In many ways the most remarkable of the Maroon wars was that fought out in Florida where black runaways allied themselves with the Seminole Indians, becoming perhaps a third of the tribe. The Second Seminole War (1835-42) was at least in part an American attempt to eliminate this sanctuary for runaway slaves and to re-enslave those who had already made the flight to freedom. Escaped slaves played a major role in the armed struggle against the US, which cost the lives of some 1,500 American soldiers and militia, and was the most hard-fought of the so-called ‘Indian Wars’. The Seminole Maroons remained free.
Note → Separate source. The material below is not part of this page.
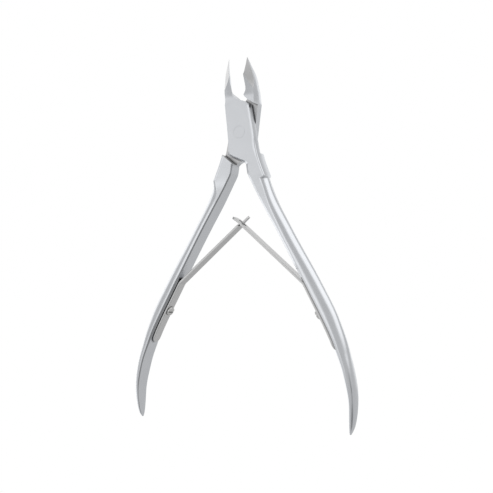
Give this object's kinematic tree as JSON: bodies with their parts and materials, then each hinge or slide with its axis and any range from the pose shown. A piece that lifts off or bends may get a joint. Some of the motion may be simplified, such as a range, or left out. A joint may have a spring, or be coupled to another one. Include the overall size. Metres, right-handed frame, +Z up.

One last point is worth making here. A number of the Maroon communities that concluded treaties with the slave regimes actually became part of the security apparatus that helped sustain them. In Jamaica in 1739 the Maroons agreed to return future runaways and went on to serve as slave catchers for the British, hunting down runaways for a bounty. They played an important role in suppressing slave revolt, most notably the great slave revolt of 1760, ‘Tacky’s revolt’. Similarly in Suriname, the Ndjuka Maroons, allied with the Dutch, were decisive in the defeat of Boni’s Aluku Maroons. Without any doubt this coming to terms with the slave regimes was an important feature of Maroon history, but it must not be seen as an inevitable development. Most Maroon communities never entered into such pacts and, as Thompson insists, one has to remember the part that the Haitian Maroons played in unleashing the great Haitian Revolution.
Thompson’s admirable volume is a welcome addition to the select library of recommended books on the resistance to black slavery in the Americas, alongside
C L R James’s The Black Jacobins, Robin Blackburn’s The Overthrow of Colonial Slavery, Michael Craton’s Testing the Chains, Richard Hart’s Slaves Who Abolished Slavery and Emilia Viotta da Costa’s Crowns of Glory, Tears of Blood. It deserves the widest possible readership.